Sounds exciting and, in
many respects it is, but like every glittering prize it has a mundane reality. I
might have imagined the classic warning signs of altitude sickness but I was
imagining the shortness of breath that seemed to increase with every stride.
‘Take it easy’, advised Piotr, but I’d been waiting for this moment so long I
flew out the traps. And I felt the need to prove myself, that I could make the
leap from long-distance walker and pilgrim to the lofty heights of the mountain
hiker, right up there, above the clouds.
After about three minutes
I gave up and followed Piotr’s advice; though the truth is I had little choice.
At anything under 2000m above sea level, I could’ve completed the first stage of
the Xinantecatl climb at a fair pace, here the fabled tortoise might have given
me a run for my money. And it would get worse, cresting the ridge between the
crater and the slope was straight forward enough – I could even engage in
conversation without sounding as if I were drawing my dying breath but
Xinantecatl is a volcano, albeit an extinct one, so there’s plenty of steep
scree and loose rock to negotiate: three steps forward, one step back. I cursed
the effing mountain, I cursed my guide and, most off all, cursed the romantic
imagination that had lured me across the Atlantic Ocean and 4500 metres up into
the atmosphere. Where was my inner
pragmatist when I needed her most?
What do you mean ‘inner
pragmatist’? She doesn’t even exist: never has, never will. Which is just as
well, otherwise, at every point where I was ready to throw in the towel – and
they were increasing exponentially with every metre gained – she’d have been
egging me on, the devil to Piotr’s angel, calmly and confidently assuring me I
would get to the top.
I have to confess that I
didn’t believe him, even less so when he took a reading of my heart-rate and
blood-oxygen levels. ‘If you were at sea level they’d put you in an oxygen tent
…’; I thought he was going to say ‘… and you’d be dead’ but he shrugged his
shoulders and suggested I go on. The last 50m of ascent to the summit of
Xinantecatl is a pleasant scramble … no, let me rephrase that, would have been a pleasant scramble over
firm and jagged rocks had I been 3000 metres lower; I wasn’t just an
unconfident scrambler, I was an unconfident scrambler rapidly running out of
breath.
Piotr (Mexico Extreme): my fantastic guide |
But I made it, dear
reader. Of course I did. Otherwise I wouldn’t have had the balls to write this
post. In the overall scheme of things, the 600m of ascent from the car park to
the summit of Xinantecatl isn’t exactly Everest’s North Face but on this test
of acclimatisation and fitness hinged the success of the whole Fire in the Blood expedition. I’m
writing this at 4000m in a freezing hut in the shadow of Iztaccihuatl, 5200m,
which I attempt to climb tomorrow, setting out at 02:00, in true alpine style.

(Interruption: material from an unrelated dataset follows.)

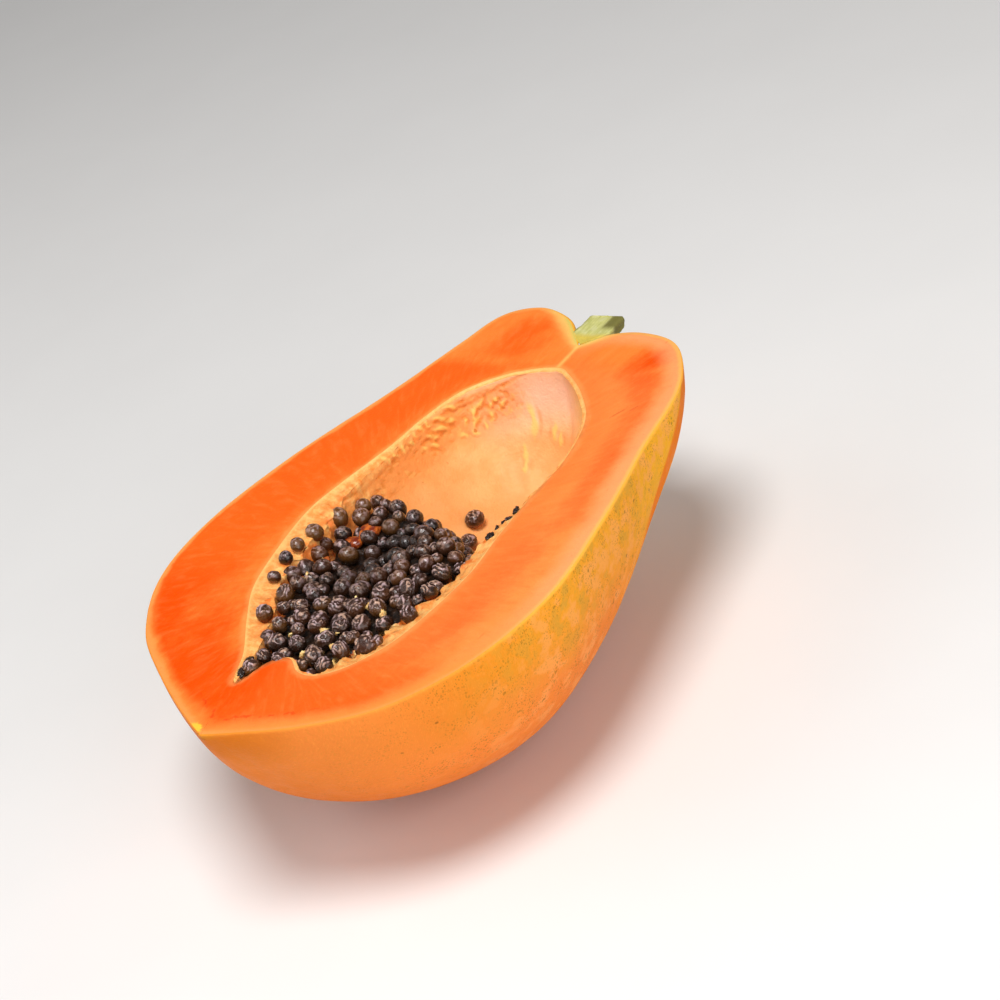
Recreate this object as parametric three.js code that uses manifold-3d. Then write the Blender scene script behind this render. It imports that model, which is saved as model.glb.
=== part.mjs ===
// Half of a large ripe papaya, cut lengthwise through the stem and lying on its belly, cut face up.
// Three pieces: the fruit (flesh and skin), the half of the stem left in its pit, and the heap of
// seeds that fills the blossom half of the hollow. All sizes are in millimetres.
//
// Shapes are worked out in the fruit's own frame: the blossom tip is the origin, +X runs along the
// cut face to the stem, +Y is its fuller side and +Z comes out of the cut face. The group then
// stands them on the resting patch under the belly.
import * as THREE from "three";
import { mergeVertices } from "three/addons/utils/BufferGeometryUtils.js";
import Module from "manifold-3d";

const { clamp, lerp } = THREE.MathUtils;
const wasm = await Module();
wasm.setup();

// ------------------------------------------------------------------ the fruit's outside
// Stations from the blossom tip to the bottom of the stem pit. left and right are [x, half width]
// of the cut face on its +Y and -Y sides, belly is [x, depth] below it.
const STATIONS = [
  { left: [0, 0], right: [0, 0], belly: [0, 0] },
  { left: [6, 10.5], right: [2.6, 11.4], belly: [4, 9] },
  { left: [24.2, 37.1], right: [9.4, 33.8], belly: [16, 31.5] },
  { left: [43.8, 60.2], right: [22.6, 56.6], belly: [34, 52.5] },
  { left: [69.5, 76.4], right: [47.6, 72.4], belly: [58, 67] },
  { left: [100, 81.6], right: [82, 78.2], belly: [92, 75.8] },
  { left: [140.2, 75.3], right: [122.4, 72.2], belly: [132, 71.5] },
  { left: [183.9, 60.4], right: [159.4, 63.4], belly: [171, 57] },
  { left: [213.3, 52.1], right: [187, 58], belly: [192, 42] },
  { left: [232.6, 45.9], right: [206, 49], belly: [205, 29] },
  { left: [238.4, 32.4], right: [219, 37], belly: [217, 18] },
  { left: [232.5, 17], right: [224, 21], belly: [223, 12.5] },
  { left: [223, 7], right: [222, 8], belly: [222, 6] },
  { left: [215, 0], right: [215, 0], belly: [215, 0] },
];
const LENGTH_STEPS = 44;
const ROUND_STEPS = 24;
const SLIM = 0.022; // how much slimmer than half an ellipse a section is between its rim and belly
// Five soft ribs run lengthwise, one of them along the +Y edge of the cut face. Each swells by a
// share of the radius, more towards the stem, where it also reaches further past the pit.
const RIBS = 5;
const RIB_SWELL = 0.012;
const RIB_SWELL_AT_STEM = 0.035;
const RIBS_GROW_FROM = 0.55; // shares of the way from the tip to the pit
const RIBS_GROWN_BY = 0.8;
const RIB_REACH = 5;
const RIB_REACH_SPAN = 0.3; // share of the way over which the reach comes and goes, up to the pit
const RIB_FADE = 0.7; // how soon the ribs fade towards the cut face
const REST_X = 104; // the resting patch lies under this x
const REST_FLAT = 1.4; // depth that the patch takes off the belly
const FAR = 300; // a distance beyond every piece

// ------------------------------------------------------------------ the hollow
// Its edge in the cut face: x, y and the width of the spongy shelf just inside it. The edge runs
// from the slit at the blossom end along the +Y side to the stem end and back along the -Y side.
const HOLLOW_EDGE = [
  [25, 6, 0.2],
  [39, 13.5, 4],
  [55, 25, 8],
  [71, 35, 8],
  [90, 40.5, 9],
  [112, 44, 9],
  [128, 42, 6],
  [150, 37, 2.5],
  [170, 34.5, 1.5],
  [186, 29, 1.5],
  [197, 16, 1.5],
  [200.8, 0, 1.5],
  [196, -9, 1.5],
  [185, -21, 1.5],
  [170, -32, 1.5],
  [148, -38, 1.5],
  [126, -38.5, 2.5],
  [106, -40, 7],
  [88, -42.3, 9],
  [70, -41.2, 10],
  [52, -37.8, 12],
  [39, -30.5, 12],
  [32.4, -21.5, 5],
  [33.2, -13.2, 1.5],
  [38.9, -5.5, 1],
  [36, 0.8, 0.6],
];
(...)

I hope to make it to the top and, having made it to the top of Xinantecatl, I
believe I can, though I accept that physiological circumstances might conspire
against me. In a sense, in climbing Iztaccihuatl I’m a bit like the old women
who swallowed a fly and proceeded to ingest a series of increasingly large
insect, avian and animal species to catch the elusive fly. Or perhaps I’m a
jealous lover, flirting with Itza to get close to the sensually elegant cone of
Popocatepetl on the other side of the Paseo de Cortes. For Iztaccihuatl is, in
Aztec mythology, the ‘Sleeping Lady’ but Popo is a woman on fire. And she is
out of bounds so all I can do is watch her explosions from afar, not touch nor
feel her seismic rumblings, nor sniff the sweet smell of her sulphur.
People – students,
teachers, academics as well as ‘normal’ people – have been asking me what it is
about volcanoes that I love, expecting, in return, a pithy lecture on physical
geography but I have to bring them up in their tracks straight away. ‘It’s not love, it’s pure, unbridled lust’, I tell them and as I do I believe
my eyes become craters of blood-red lava spitting fire and fury. They back
away, I head home for a large gin and tonic.